| TASK DETAILS |
Show every line where "with" occurs.

::::::

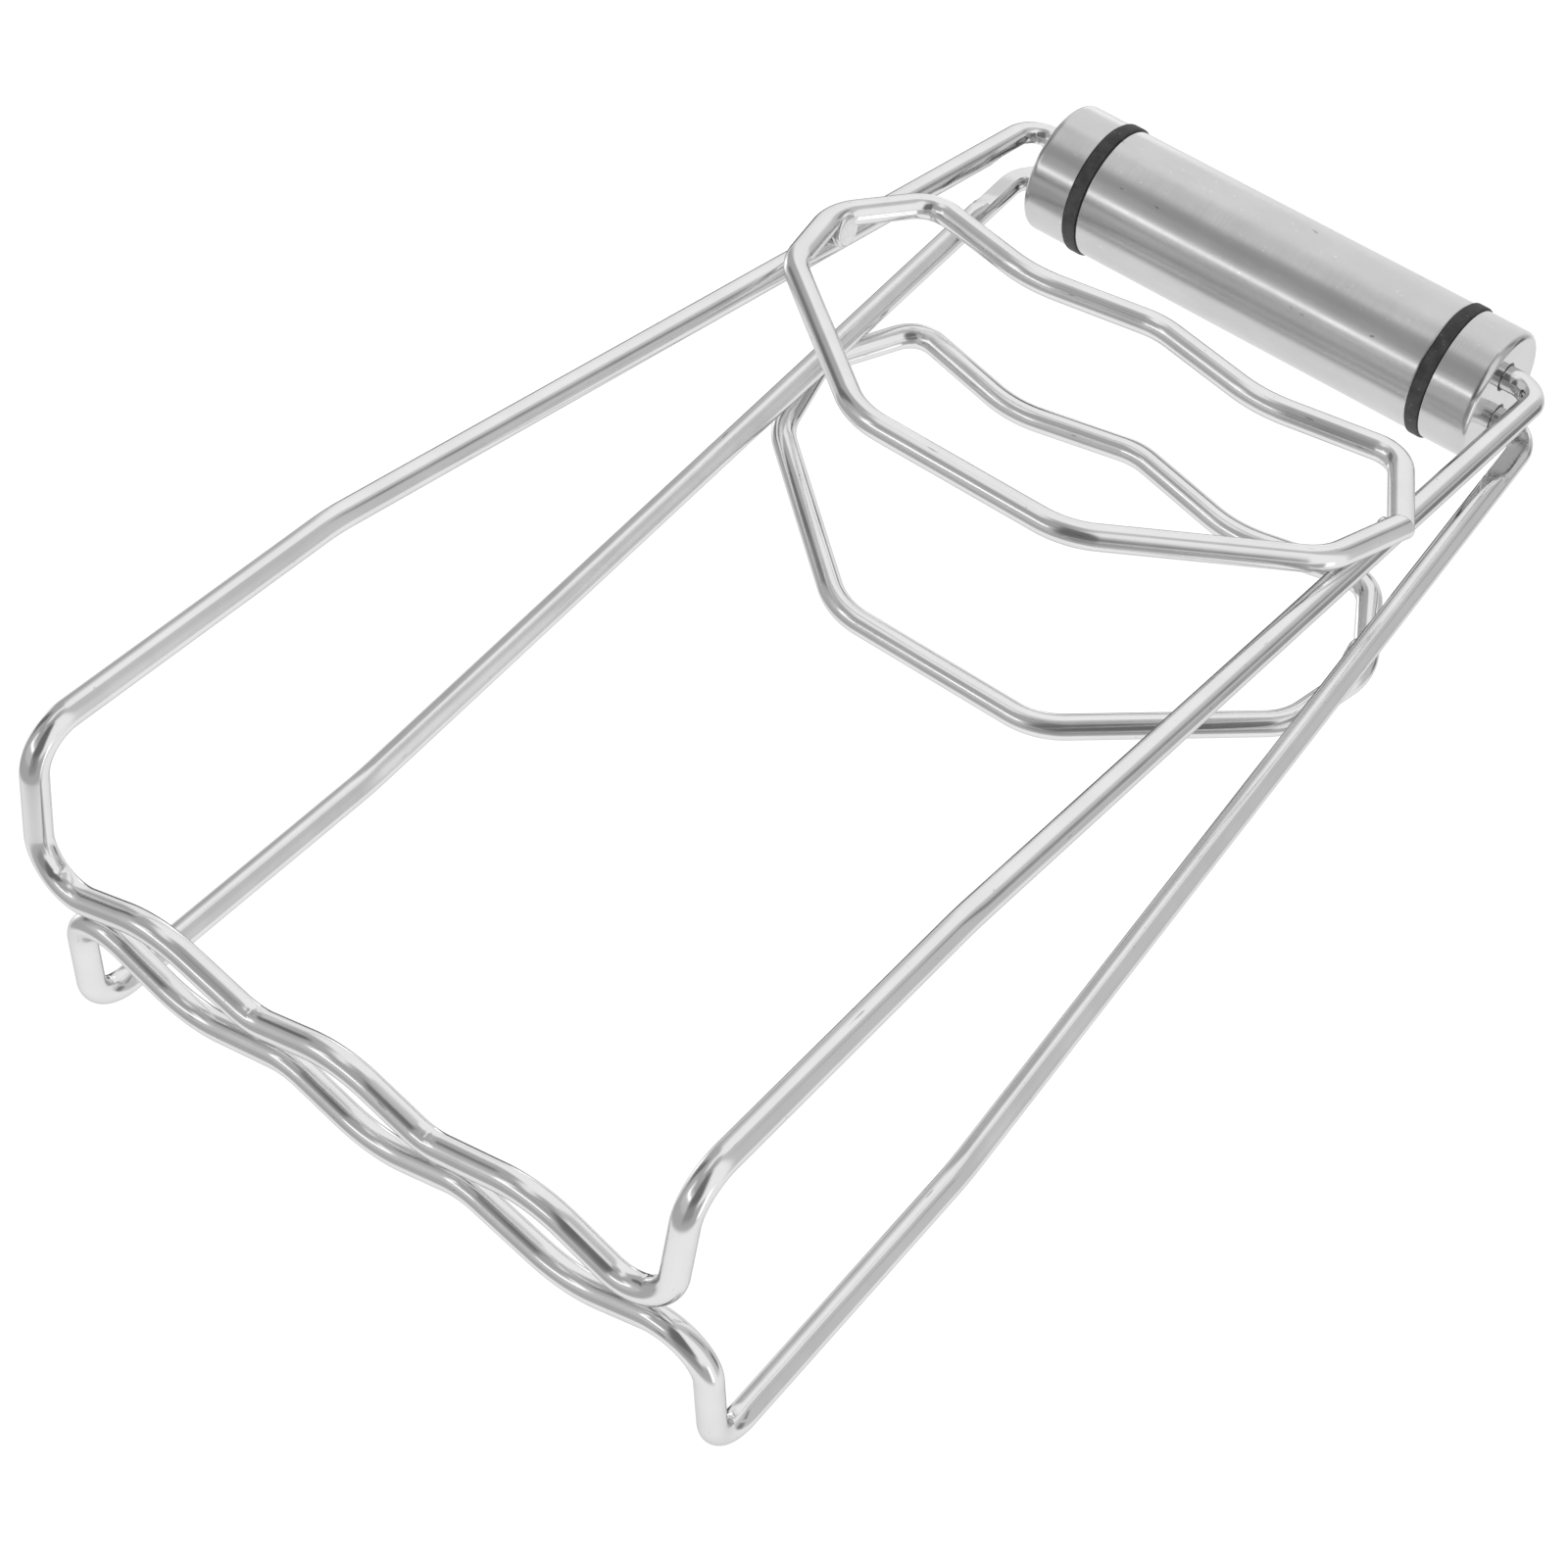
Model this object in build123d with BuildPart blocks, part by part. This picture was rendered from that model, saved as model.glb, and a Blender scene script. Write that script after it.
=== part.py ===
"""Wire jar and dish lifter.

A round steel handle carries two identical bent-wire frames. The second frame is the first one
turned half a turn about the Y axis. Each frame swings on its two inturned wire ends, which sit in
bores in the handle's end caps. A finger loop is welded on the outer face of each frame.

Frame of reference, in millimetres: the origin is the centre of the handle, +X runs along the
handle, -Y runs forward to the jaws and +Z is the normal of the plane between the two frames.
"""

import os

from build123d import *

# ---------------------------------------------------------------- driving dimensions
WIRE_DIAMETER = 4.5

# handle
HANDLE_DIAMETER = 24.5
TUBE_LENGTH = 70.6
TUBE_WALL = 0.8
TUBE_RIM_RADIUS = 0.5
RING_WIDTH = 2.5
RING_PROUD = 0.4
CAP_LENGTH = 9.2
CAP_RIM_RADIUS = 1.3
CAP_WALL = 0.8
CAP_END_WALL = 1.6
SPIGOT_LENGTH = 10.0
EDGE_BREAK = 0.25
FIT_CLEARANCE = 0.02

# pivots
PIVOT_OFFSET = 4.8
PIVOT_CLEARANCE = 0.10
BORE_CHAMFER = 0.45
END_DEPTH = 17.0

# frame: half widths across X, reaches forward of the handle, heights above the middle plane
ARM_HALF_WIDTH = 54.2
KINK_HALF_WIDTH = 60.6
KINK_REACH = 177.0
KINK_HEIGHT = 28.2
CORNER_HALF_WIDTH = 61.6
CORNER_REACH = 238.6
CORNER_HEIGHT = 28.1
JAW_REACH = 241.1
JAW_END_HALF_WIDTH = 60.5
JAW_END_HEIGHT = -1.4
CREST_HALF_SPACING = 36.5
CREST_HEIGHT = 7.4
TROUGH_HALF_SPACING = 16.9
TROUGH_HEIGHT = 1.9
JAW_SHIFT = 3.5

PIVOT_BEND = 5.5
KINK_BEND = 45.0
CORNER_BEND = 7.9
JAW_END_BEND = 8.0
CREST_BEND = 20.0
TROUGH_BEND = 10.0

# flats pressed into the wire where it was clamped for the pivot bends
FLAT_DEPTH = 0.7
FLAT_REACH = 13.0
FLAT_WIDTH = 10.0
FLAT_BACK = 4.0

# finger loop, flat and parallel to the arms
WELD_GAP = 0.2
GRIP_CENTRE_REACH = 39.9
GRIP_DIP_HALF_SPACING = 23.5
GRIP_DIP_REACH = 45.0
GRIP_END_HALF_WIDTH = 48.2
GRIP_END_REACH = 39.6
SHOULDER_HALF_WIDTH = 57.9
SHOULDER_REACH = 56.1
FLANK_HALF_WIDTH = 53.8
FLANK_REACH = 72.8
FRONT_HALF_WIDTH = 20.9
FRONT_REACH = 98.7

GRIP_CENTRE_BEND = 13.5
DIP_BEND = 24.0
GRIP_END_BEND = 6.2
LOOP_BEND = 10.5
FRONT_BEND = 15.0

# welds
SEAM_SETBACK = 0.75
SEAM_RADIUS = 2.6
WELD_RADIUS = 3.0
WELD_PROUD = 0.15
WELD_INSET = 0.75

# ---------------------------------------------------------------- derived dimensions
WIRE_RADIUS = WIRE_DIAMETER / 2
HANDLE_RADIUS = HANDLE_DIAMETER / 2
TUBE_BORE_RADIUS = HANDLE_RADIUS - TUBE_WALL
TUBE_END = TUBE_LENGTH / 2
CAP_START = TUBE_END + RING_WIDTH
CAP_END = CAP_START + CAP_LENGTH
SPIGOT_RADIUS = TUBE_BORE_RADIUS - FIT_CLEARANCE
SPIGOT_END = CAP_START - SPIGOT_LENGTH
ARM_SLOPE = (KINK_HEIGHT - PIVOT_OFFSET) / KINK_REACH
LOOP_LIFT = WIRE_DIAMETER + WELD_GAP
WELD_LENGTH = WIRE_RADIUS + WELD_PROUD - WELD_INSET
HALF_TURN = (0, 180, 0)
LEFT = -1
RIGHT = 1


def sideways(reach):
    """Sideways lean of a frame: it grows evenly from the handle to the jaw."""
    return -JAW_SHIFT * reach / JAW_REACH


def frame_point(side, half_width, reach, height):
    """A corner of the frame wire, with side -1 for the left arm and +1 for the right arm."""
    return (side * half_width + sideways(reach), -reach, height)


def wave_point(side, half_spacing, height):
    """A corner of the wavy jaw bar, with side -1 left of its middle and +1 right of it."""
    return frame_point(side, half_spacing, JAW_REACH, height)


def loop_point(side, half_width, reach):
    """A corner of the finger loop, which lies one wire above the plane of the arms."""
    return (side * half_width, -reach, PIVOT_OFFSET + ARM_SLOPE * reach + LOOP_LIFT)


def arm_centre(side, reach):
    """Centre of an arm's wire at a given reach."""
    spread = (KINK_HALF_WIDTH - ARM_HALF_WIDTH) * reach / KINK_REACH
    return frame_point(side, ARM_HALF_WIDTH + spread, reach, PIVOT_OFFSET + ARM_SLOPE * reach)


def flat_plane(side):
    """Plane of the flat on the inner face of an arm: its Y axis runs back along the arm."""
    inward = Vector(0, -ARM_SLOPE, -1).normalized()
    arm_root = Vector(side * ARM_HALF_WIDTH, 0, PIVOT_OFFSET)
    flat_origin = arm_root + inward * (WIRE_RADIUS - FLAT_DEPTH)
    return Plane(origin=flat_origin, x_dir=(-1, 0, 0), z_dir=inward)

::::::

| CORRECT RESPONSE |
Model this object in build123d with BuildPart blocks, part by part. This picture was rendered from that model, saved as model.glb, and a Blender scene script. Write that script after it.
    """A corner of the frame wire, with side -1 for the left arm and +1 for the right arm."""
    """A corner of the wavy jaw bar, with side -1 left of its middle and +1 right of it."""